There are great self-referential touches too. Marty and Doc take a daguerreotype photo in front of the brand new clock face that will be set into the HillValley clock tower, to which their fates are inextricably tied. Doc apologizes once again for the crudity of a ridiculously complex scale model crafted to enact their plan for getting the DeLorean up to 88mph. Mad Dog mixes up his metaphors (“I’m gonna shoot you down like a duck.”) the same as Biff. Doc is shown to have created an 1880’s equivalent of the complex Rube Goldberg-like alarm and breakfast cooking machine shown in the opening scene of the first movie.

The unpleasantness of Part II is mostly gone here. BTTF III is a lighthearted, high spirited adventure and the shot of Doc with Clara and his kids Jules and Verne aboard the wonderfully designed steampunk time machine locomotive is a beautiful end to a great little series of movies. You can imagine the Doc and his family having continuing adventures throughout time once the credits roll.

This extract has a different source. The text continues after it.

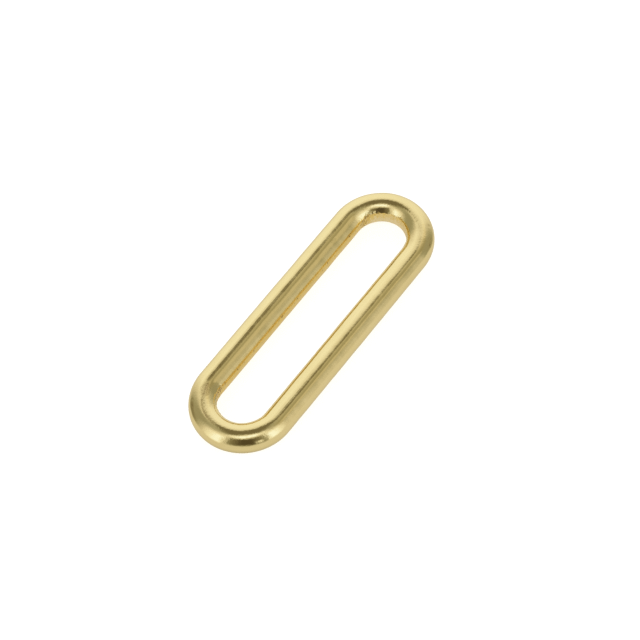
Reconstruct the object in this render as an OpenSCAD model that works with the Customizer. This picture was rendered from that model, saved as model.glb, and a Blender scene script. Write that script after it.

But here’s a thought – if Marty’s maternal ancestor resembles Lorraine….what does that say about the McFly blood line? Eww…

Best bit of dialogue:

Heartbroken over his apparent loss of Clara, Doc retires all night to the saloon and waxes poetic over the wonders the of future to every available ear and a glass of whiskey (which he never even touches). When he tells the boys at the bar about the wonder of automobiles (“Where I come from, we don’t need horses,” a verbal reference to the previous “Where we’re going we don’t need roads.”), one of them asks –

Do people walk anymore? Do they run?

Doc: Of course we run. But for fun. For recreation.

Pat Buttram (in his hilarious, characteristic hound dog drawl): Run for fun? What the hell kinda fun is that?

Best scene:

I really love the climactic sequence. In typical BTTF style everything requires precision timing (“Why do we always have to cut these things so damn close?” Marty declares at one point). The superheated locomotive engine must push the DeLorean up to 88mph to activate the flux capacitor and send Marty and Doc back to the future. Of course the track ends at about the 88mph mark and plunges into a ravine. Then Clara decides to pursue Doc and blunders aboard the doomed engine, forcing Doc to vacate the time machine to save her. At the last split second, Marty flips Doc the 2015 hoverboard, and Doc takes Clara in his arms. Marty’s last sight of them as the time circuits activate is of the two of them floating off safely as the locmotive hurtles into empty space.

An exciting scene with a positive, lovely ending.